Let's take a look at the saved FASTA file for a quick sanity check.

In [None]:
#Print header lines from protein FASTA file
!head sequences.fasta

## Predicting properties from generated protein sequences using PGP
[PGP](https://github.com/hefeda/PGP) is an open-source tool that can be used to rapidly analyze protein sequences to predict properties such as secondary structure, gene ontology, subcellular localization, and [more](https://www.sciencedirect.com/science/article/pii/S2001037022005086#s0020).

We will use [PGP](https://github.com/hefeda/PGP) here to analyze the sequences generated with ProtGPT2 above to get a better understanding of their properties and the occurrence of desired features.

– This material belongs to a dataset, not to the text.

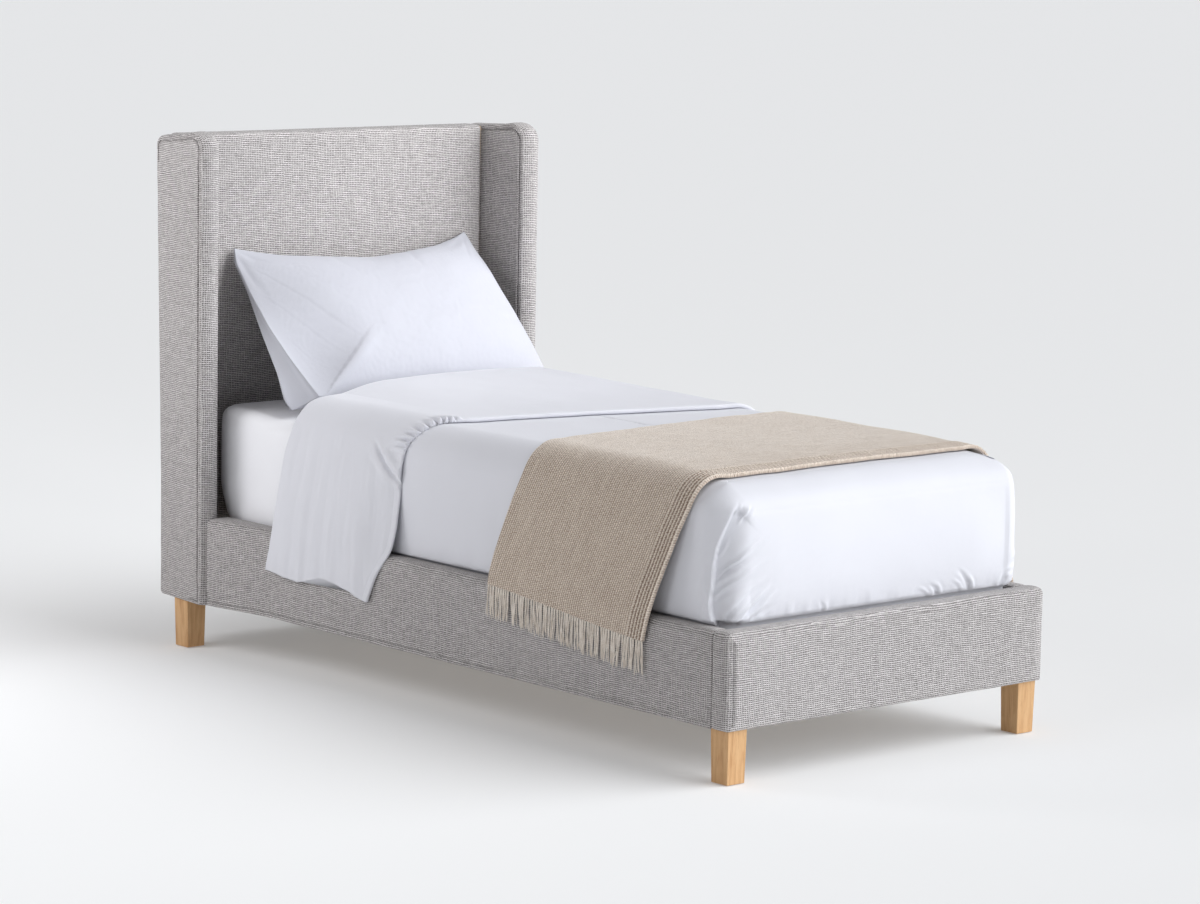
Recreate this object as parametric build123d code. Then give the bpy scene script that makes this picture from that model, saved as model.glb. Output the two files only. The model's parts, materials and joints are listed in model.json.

To begin, we need to clone the PGP repository locally and install its dependencies and run the predictors.

In [None]:
# Clone the PGP repository locally
!git clone https://github.com/hefeda/PGP.git

PGP relies on _torch_. If the library isn't already installed on your system, expect installation to take around tens minutes or so.

In [None]:
# Install the minimal requirements
!pip install -r PGP/requirements_minimal.txt

In [None]:
# Predict features using PGP
!python PGP/prott5_batch_predictor.py --input sequences.fasta --output predictions --fmt ss,cons,dis,mem,bind,go,subcell,tucker

## Reading predictions and querying sequences based on desired properties
Lastly, we will load the predicted properties and use them to query the sequences for desired features.

In [None]:
from PGP.notebooks.utils import load_data

In [None]:
predicted_features = load_data(pathlib.Path('predictions'))

## Short sequences without transmembrane strands, binding to small molecules

In the example above, we limited our ProtGPT2 request to generate only 100 sequences to minimize runtime.  In a production workflow, we would typically work with more complex queries on a much larger generated dataset of sequences.  To increase the likelihood of finding a complex, pharmacologically relevant sequence in our smaller sample set, we will query for sequences that:
- Are longer than 100 residues
- Do not include transmembrane strand content
- Bind to small molecules

Lastly we return the sequences ordered by longest sequences with most transmembrane and small molecule binding content. We will print the first ten sequences here. Take a look at the query body for some of the example features that can be inspected, and feel free to manipulate them to change your filtered sequence set.

In [None]:
filtering_order = ['length', 'transmembrane_strand_percent', 'small_percent']

for sequence in predicted_features.query(
    '''
    length > 100 and\
    transmembrane_strand_count == 0  and\
    small_count > 0 
    '''
)[:9].sort_values(filtering_order, ascending=False).to_records():
    print(f"Header: {sequence.header}")
    print(f"Sequence length: {sequence.length}")
    print(f"Transmembrane strand content: {sequence.transmembrane_strand_percent*100:0.2f}%")
    print(f"Small-molecule binding content: {sequence.small_percent*100:0.2f}%")
    print("---------------")

## Conclusion
In this notebook, we've walked through an example workflow generating protein sequences and analyzing their properties for desired features, covering:

 - How to configure the BioNeMo Service API
 - Generating protein sequences with the ProtGPT2 model
 - Understand the properties of the generated sequences using PGP
   
While this notebook demonstrates some of the rich capabilities of the BioNeMo service, this would just be the beginning of a production end-to-end drug discovery pipeline. As a next step, consider using the BioNeMo folding services to predict the structures of the sequences you generated!